Everybody has to do their homework and build up their national capacities and resilience. But we also need international co-operation. We need cyber diplomacy. There are many issues on international cyberspace related agenda that deserve our attention. Today, I would like to concentrate on the following key issues: international law and norms, human rights and capacity building.

We underline that State activities in cyberspace are governed by international law including human rights law. It is good to recall in this context that the UN Groups of Governmental Experts have affirmed the important role that international law, in particular the UN Charter, plays in maintaining peace and stability and promoting an open, secure, stable, accessible and peaceful ICT environment. The GGE Reports have been timely reminders of the backdrop of general international law against which all new technologies and their uses have to be assessed.

We regret that the most recent GGE of 2016–17 did not succeed in agreeing on a consensus report.  International discussions on specific aspects of international law in relation to the use of ICT's will nevertheless continue, and should be encouraged. This applies, for instance, to the protection that International Humanitarian Law provides in situations of armed conflict. Finland was a member of the most recent GGE and wishes to commend the work that was accomplished by the group, in spite of the final outcome. We are committed to continuing the exchange of views with all interested States.

Furthermore, exchange of views is needed on serious cyber-attacks below the threshold of an armed attack: both concerning their prevention and the question how States that have been victims to such attacks can respond. Prevention should include exploring standards of cyber diligence. Response should include the tools available under the law of State responsibility including countermeasures. Agreement on these basic principles and rules would create a solid basis for shared expectations of responsible State behaviour.

I would also like to recall the GGE's work on recommendations, or 'norms' of responsible State behavior that have been welcomed and endorsed by the UN General Assembly and other international fora. These recommendations have usefully outlined standards as to what states should do at the national level and how they should cooperate with each other, for instance, to protect the critical infrastructure, ensure the integrity of the supply chain, or to prevent the proliferation of malicious ICT tools and techniques and to share information.

In this way, the GGE has also made a practical contribution to clarifying what ICT-specific steps States should take to comply with their obligation not to knowingly allow their territory to be used for activities that may cause significant harm to other States.

Regional confidence building measures can also contribute to the stability in cyberspace by increasing co-operation and transparency and reducing the risk of conflict. I believe that the confidence building measures adopted within the Organization for Security and Co-operation in Europe (OSCE) could serve as an inspiration also for other regions.

In this context I would also like to mention The Council of Europe Convention on Cybercrime, also known as the Budapest Convention, which aims to protect persons and their rights in cyberspace. The Convention continues to attract ratifications and also many non-members of Council of Europe have joined it.

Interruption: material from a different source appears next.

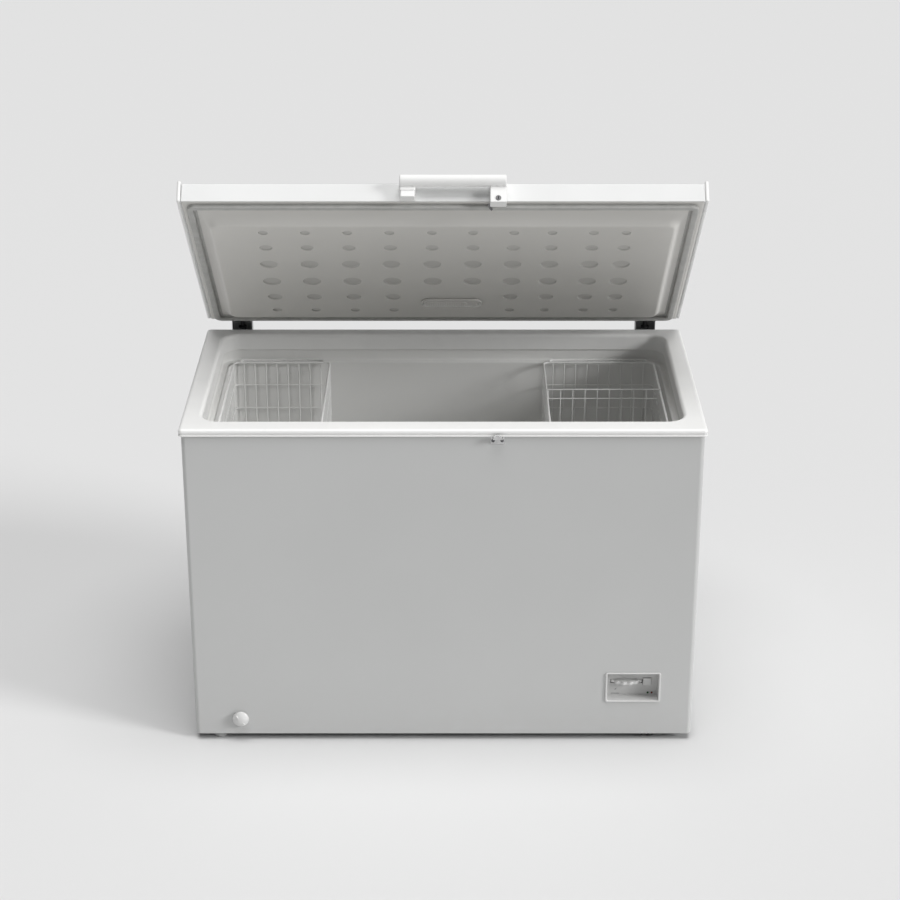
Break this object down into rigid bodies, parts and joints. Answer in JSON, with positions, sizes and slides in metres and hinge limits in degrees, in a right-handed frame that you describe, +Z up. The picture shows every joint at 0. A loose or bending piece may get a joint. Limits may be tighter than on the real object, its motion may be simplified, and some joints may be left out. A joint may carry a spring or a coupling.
{
  "type": "chest freezer",
  "caption": "Chest freezer with a lift-up lid, foamed walls, hanging wire baskets, a thermostat recess, a drain, a lockable handle, feet and castors.",
  "frame": {"origin": "on the floor, under the middle of the whole object's box with the lid at its resting, open angle", "axes": "+Z up, +X to the right as seen from the front, the front faces -Y"},
  "size_m": [1.115, 0.653, 1.2649],
  "materials": {
    "painted_steel": "gloss",
    "white_plastic": "satin",
    "liner_white": "satin",
    "lid_liner_white": "satin",
    "grey_plastic": "satin",
    "seal_grey": "matte",
    "zinc_steel": "satin",
    "dark_steel": "satin",
    "compressor_black": "satin",
    "black_plastic": "satin",
    "foam": "matte",
    "copper_tube": "satin",
    "aluminium_tube": "satin",
    "coated_wire": "gloss",
    "lamp_diffuser": "satin",
    "green_lens": "gloss",
    "red_lens": "gloss",
    "circuit_board": "satin"
  },
  "bodies": {
    "cabinet": {"outer_wrapper": "painted_steel", "back_panel": "zinc_steel", "base_plate": "zinc_steel", "compressor_tray": "zinc_steel", "compressor_bulkhead": "zinc_steel", "insulation_foam": "foam", "inner_liner": "liner_white", "top_trim": "white_plastic", "lock_catch": "zinc_steel", "evaporator_coil": "aluminium_tube", "condenser_coil": "copper_tube", "compressor": "compressor_black", "start_relay": "black_plastic", "filter_drier": "copper_tube", "discharge_pipe": "copper_tube", "suction_pipe": "copper_tube", "compressor_cover": "grey_plastic", "cord_gland": "black_plastic", "control_bezel": "white_plastic", "control_housing": "grey_plastic", "thermostat": "black_plastic", "power_lens": "green_lens", "alarm_lens": "red_lens", "drain_pipe": "white_plastic", "front_foot": "grey_plastic", "rear_foot": "grey_plastic", "left_hinge_box": "dark_steel", "right_hinge_box": "dark_steel", "left_hinge_pin": "zinc_steel", "right_hinge_pin": "zinc_steel", "left_hinge_spring": "dark_steel", "right_hinge_spring": "dark_steel"},
    "lid": {"lid_outer": "painted_steel", "lid_foam": "foam", "lid_liner": "lid_liner_white", "lid_gasket": "seal_grey", "left_lid_rim": "white_plastic", "right_lid_rim": "white_plastic", "lid_handle": "white_plastic", "lamp_cover": "lamp_diffuser", "lamp_board": "circuit_board", "left_hinge_arm": "zinc_steel", "right_hinge_arm": "zinc_steel"},
    "lid_lock": {"lid_lock": "zinc_steel"},
    "left_plunger": {"left_hinge_plunger": "black_plastic"},
    "right_plunger": {"right_hinge_plunger": "black_plastic"},
    "left_basket": {"left_basket": "coated_wire"},
    "right_basket": {"right_basket": "coated_wire"},
    "basket_divider": {"basket_divider": "coated_wire"},
    "thermostat_wheel": {"thermostat_wheel": "white_plastic"},
    "fast_freeze_switch": {"fast_freeze_switch": "white_plastic"},
    "drain_spout": {"drain_spout": "white_plastic"},
    "drain_knob": {"drain_knob": "white_plastic"},
    "drain_plug": {"drain_plug": "white_plastic"},
    "front_castor": {"front_castor_housing": "black_plastic"},
    "rear_castor": {"rear_castor_housing": "black_plastic"},
    "front_wheels": {"front_castor_wheels": "black_plastic"},
    "rear_wheels": {"rear_castor_wheels": "black_plastic"}
  },
  "joints": [
    {"name": "lid_hinge", "type": "hinge", "parent": "cabinet", "child": "lid", "pos_m": [0, 0.317, 0.786], "axis": [-1, 0, 0], "range_deg": [-43, 32]},
    {"name": "lock_turn", "type": "hinge", "parent": "lid", "child": "lid_lock", "pos_m": [0.115, -0.18013, 1.21403], "axis": [0, -0.7314, 0.682], "range_deg": [0, 60]},
    {"name": "left_plunger_slide", "type": "slide", "parent": "cabinet", "child": "left_plunger", "axis": [0, 0, 1], "range_m": [-0.0036, 0.0027], "deforming": ["left_hinge_spring"]},
    {"name": "right_plunger_slide", "type": "slide", "parent": "cabinet", "child": "right_plunger", "axis": [0, 0, 1], "range_m": [-0.0036, 0.0027], "deforming": ["right_hinge_spring"]},
    {"name": "left_basket_slide", "type": "slide", "parent": "cabinet", "child": "left_basket", "axis": [1, 0, 0], "range_m": [0, 0.225]},
    {"name": "right_basket_slide", "type": "slide", "parent": "cabinet", "child": "right_basket", "axis": [1, 0, 0], "range_m": [-0.2, 0]},
    {"name": "divider_slide", "type": "slide", "parent": "right_basket", "child": "basket_divider", "axis": [0, 1, 0], "range_m": [-0.25, 0.165]},
    {"name": "thermostat_turn", "type": "hinge", "parent": "cabinet", "child": "thermostat_wheel", "pos_m": [0.4072, -0.257, 0.137], "axis": [0, 0, 1], "range_deg": [-135, 135]},
    {"name": "fast_freeze_rock", "type": "hinge", "parent": "cabinet", "child": "fast_freeze_switch", "pos_m": [0.4525, -0.286, 0.136], "axis": [1, 0, 0], "range_deg": [0, 20]},
    {"name": "drain_spout_slide", "type": "slide", "parent": "cabinet", "child": "drain_spout", "axis": [0, -1, 0], "range_m": [0, 0.025]},
    {"name": "drain_knob_turn", "type": "hinge", "parent": "drain_spout", "child": "drain_knob", "pos_m": [-0.451, -0.31, 0.056], "axis": [0, -1, 0], "range_deg": [0, 90]},
    {"name": "drain_plug_lift", "type": "slide", "parent": "cabinet", "child": "drain_plug", "axis": [0, 0, 1], "range_m": [0, 0.05]},
    {"name": "front_castor_swivel", "type": "hinge", "parent": "cabinet", "child": "front_castor", "pos_m": [0.457, -0.277, 0.04], "axis": [0, 0, 1], "continuous": true},
    {"name": "rear_castor_swivel", "type": "hinge", "parent": "cabinet", "child": "rear_castor", "pos_m": [0.457, 0.26, 0.04], "axis": [0, 0, 1], "continuous": true},
    {"name": "front_wheels_roll", "type": "hinge", "parent": "front_castor", "child": "front_wheels", "pos_m": [0.457, -0.288, 0.015], "axis": [1, 0, 0], "continuous": true},
    {"name": "rear_wheels_roll", "type": "hinge", "parent": "rear_castor", "child": "rear_wheels", "pos_m": [0.457, 0.249, 0.015], "axis": [1, 0, 0], "continuous": true}
  ],
  "couplings": [
    {"joint": "left_plunger_slide", "follows": "lid_hinge", "m_per_rad": 0.00458},
    {"joint": "right_plunger_slide", "follows": "lid_hinge", "m_per_rad": 0.00458}
  ]
}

Human rights in their entirety apply online as they do offline. Governmental measures should never undermine the realization of anyone's human rights on Internet. Freedom of expression, right to peaceful assembly and association, right to privacy and access to information are essential to protect human dignity. The use of internet shall be guided by the principles of democracy, transparency and the rule of law. Domestically our aim is to offer equal opportunities and a fast Internet connection to all citizens – despite of their economic and social status.

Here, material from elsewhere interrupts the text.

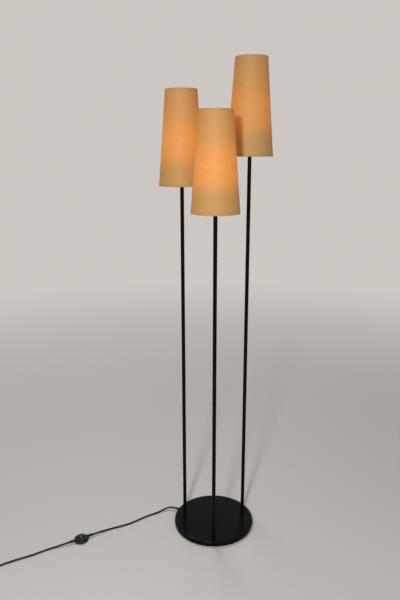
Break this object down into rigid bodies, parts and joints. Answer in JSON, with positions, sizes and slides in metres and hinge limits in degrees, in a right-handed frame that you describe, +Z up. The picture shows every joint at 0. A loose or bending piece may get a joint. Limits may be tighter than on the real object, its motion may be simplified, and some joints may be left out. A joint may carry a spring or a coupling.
{
  "type": "floor lamp",
  "caption": "Free-standing floor lamp: straight stems of different heights on a round weighted base, each with a tall tapered shade; foot switch on a coiled mains lead.",
  "frame": {"origin": "centre of the base's felt where it stands on the floor", "axes": "+Z up along the stems, the lamp faces -Y with its middle stem in front"},
  "size_m": [1.0666, 0.4473, 1.6255],
  "materials": {
    "black_lacquer": "semi-gloss",
    "cast_iron": "rough",
    "zinc_plate": "satin",
    "felt": "matte",
    "black_rubber": "matte",
    "cord_sheath": "satin",
    "inner_lead": "satin",
    "black_plastic": "satin",
    "white_plastic": "satin",
    "switch_gloss": "gloss",
    "plug_plastic": "satin",
    "plug_pin": "satin",
    "bulb_glass": "frosted",
    "bulb_cap": "satin",
    "shade_cloth": "matte",
    "shade_frame": "satin"
  },
  "bodies": {
    "lamp": {"base_cover": "black_lacquer", "base_plate": "zinc_plate", "base_weight": "cast_iron", "clamp_screws": "zinc_plate", "cord_bushing": "black_rubber", "cord_clamp": "black_plastic", "cord_coil": "cord_sheath", "cord_in_base": "cord_sheath", "cord_to_coil": "cord_sheath", "cord_to_plug": "cord_sheath", "cord_to_switch": "cord_sheath", "felt_pad": "felt", "foot_nipples": "zinc_plate", "foot_nuts": "zinc_plate", "foot_washers": "zinc_plate", "left_bulb": "bulb_glass", "left_bulb_cap": "bulb_cap", "left_holder_cap": "black_plastic", "left_holder_insert": "white_plastic", "left_holder_ring": "black_plastic", "left_holder_skirt": "black_plastic", "left_lead": "inner_lead", "left_stem": "black_lacquer", "left_top_nipple": "zinc_plate", "middle_bulb": "bulb_glass", "middle_bulb_cap": "bulb_cap", "middle_holder_cap": "black_plastic", "middle_holder_insert": "white_plastic", "middle_holder_ring": "black_plastic", "middle_holder_skirt": "black_plastic", "middle_lead": "inner_lead", "middle_stem": "black_lacquer", "middle_top_nipple": "zinc_plate", "plate_screws": "zinc_plate", "plug_body": "plug_plastic", "plug_pins": "plug_pin", "plug_relief": "black_rubber", "right_bulb": "bulb_glass", "right_bulb_cap": "bulb_cap", "right_holder_cap": "black_plastic", "right_holder_insert": "white_plastic", "right_holder_ring": "black_plastic", "right_holder_skirt": "black_plastic", "right_lead": "inner_lead", "right_stem": "black_lacquer", "right_top_nipple": "zinc_plate", "switch_contacts": "white_plastic", "switch_housing": "switch_gloss", "switch_sole": "black_plastic", "terminal_block": "white_plastic"},
    "switch_button": {"switch_button": "switch_gloss"},
    "left_shade": {"left_shade": "shade_cloth", "left_shade_hoops": "shade_frame", "left_fitter": "shade_frame"},
    "middle_shade": {"middle_shade": "shade_cloth", "middle_shade_hoops": "shade_frame", "middle_fitter": "shade_frame"},
    "right_shade": {"right_shade": "shade_cloth", "right_shade_hoops": "shade_frame", "right_fitter": "shade_frame"}
  },
  "joints": [
    {"name": "switch_press", "type": "slide", "parent": "lamp", "child": "switch_button", "axis": [0, 0, -1], "range_m": [0, 0.003], "stiffness_N_per_m": 400},
    {"name": "left_shade_turn", "type": "hinge", "parent": "lamp", "child": "left_shade", "pos_m": [-0.11042, 0.06375, 1.3114], "axis": [0, 0, 1], "continuous": true},
    {"name": "middle_shade_turn", "type": "hinge", "parent": "lamp", "child": "middle_shade", "pos_m": [0, -0.117, 1.2404], "axis": [0, 0, 1], "continuous": true},
    {"name": "right_shade_turn", "type": "hinge", "parent": "lamp", "child": "right_shade", "pos_m": [0.11042, 0.06375, 1.4054], "axis": [0, 0, 1], "continuous": true}
  ]
}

The work undertaken in the European Union and central international and regional organizations needs to continue. Initiatives such as Freedom Online Coalition, of which Finland is also a member, can for its part contribute to human rights standards and good practices. We support human rights defenders also through the Digital Defenders' Partnership.

We need to strengthen our common efforts in enhancing capacity building in countries which now are building up their ICT structures. This is reflected also in the UN Sustainable Development Goals as they call for building resilient infrastructure, promoting inclusive and sustainable industrialization and fostering innovation.

It is also important to educate people to live in the digital environment, to have understanding of cyber security in their everyday lives. Attention should be paid especially to the education, employment and leadership of women and girls. Finland has over the past decade contributed more than 100 million euros in ICT related projects in developing countries.

In building resilience there are no one-size-fits all solutions. But we can learn from each other, we can share best practices. We can take advantage of platforms such as the Global Forum for Cyber Expertise (GFCE). The Global Agenda for Cyber Capacity Building adopted in this Conference serves as a useful roadmap in this respect. [Also the proposal made by the Government of India to establish a Digital Knowledge Sharing Platform could further contribute to our efforts.]

Ladies and Gentlemen,

Technological challenges have to have their place also on diplomatic and political agenda. These are not only technical matters. We have to engage already today with issues such as Artificial Intelligence or robotics. We cannot allow technology and machines alone determine future developments. Human touch, human understanding is very much needed.

Finally, let me also put cyber issues into a larger context, namely that of hybrid threats. Cyber means are often used in hybrid operations. We need to strengthen our resilience in this respect. This is also why a new European Centre of Excellence for Countering Hybrid Threats has been established in Helsinki. This Centre of Excellence aims to address hybrid issues from a strategic perspective.

Ladies and Gentlemen,

When we discuss cyber issues, a lot of attention is usually devoted to threats – as I have also done here today. However, I would like to encourage us to take a leap forward. I would like to encourage us to adopt a wider perspective, to also embrace the vast potential offered by digitalization. Let us work together to rebuild the trust we need for a safe and secure cyberspace that is based on full compliance with international law, including human rights. Only in this way can we all fully seize the opportunities provided by the digital revolution.